Of course, there is no "100 per cent guarantee." Unlike simulation exercises, in a real wartime situation, things can go wrong in unanticipated ways. He also warned against the growing asymmetry between the two Koreas, as the North develops nuclear weapons.
Still, Shin believes that South Koreans are overly pessimistic about their chances of surviving a North Korean attack and this could make North Korean leader Kim Jong-un think that he has a trump card in that the South would never risk a war.
"South Korea's insensitivity to national security takes on a very negative form. It is built upon extreme fear, not self-confidence. We have to constantly signal to Kim Jong-un that any provocation would cost his life," he stressed.
"The military has been reluctant to share such information due to operational security. But that is the very reason why we are left to do nothing and turn North Korea into an invincible monster that we can never defeat."
Shin said one of the most efficient ways to boost deterrence against North Korea is the development of a "decapitation plan," a clandestine operation designed to assassinate Kim, possibly with bunker-busting cruise missiles or the dispatch of special warfare elite units.
It is crucial to restore the "balance of terror" with the nuclear-armed North, as the North is likely to place more value on the life of its supreme leader Kim than the millions living in Pyongyang.

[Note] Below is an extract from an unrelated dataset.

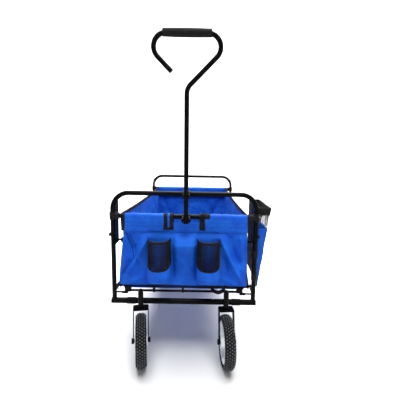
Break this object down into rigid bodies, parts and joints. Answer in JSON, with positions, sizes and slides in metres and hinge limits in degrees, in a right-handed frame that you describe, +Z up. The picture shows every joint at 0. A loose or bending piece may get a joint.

"The balance of terror between the two Koreas can be better achieved by putting Kim Jong-un's life at risk," said Shin.
"The South having the ability to take out the North's leadership at any time would be extremely stressful not only to Kim, but his inner circle. It definitely can make them reluctant to use a nuclear weapon."
Despite Kim's relentless pursuit of nuclear capabilities and his bellicose rhetoric for nuclear warfare, Shin said it is extremely unlikely for him to use a nuclear weapon as a pre-emptive strike because he has no death wish.
"North Korea develops nuclear weapons for survival. I don't think they will use it. ... If they drop a nuclear weapon on US territory -- or even Seoul, they know they will be wiped off the map," he said.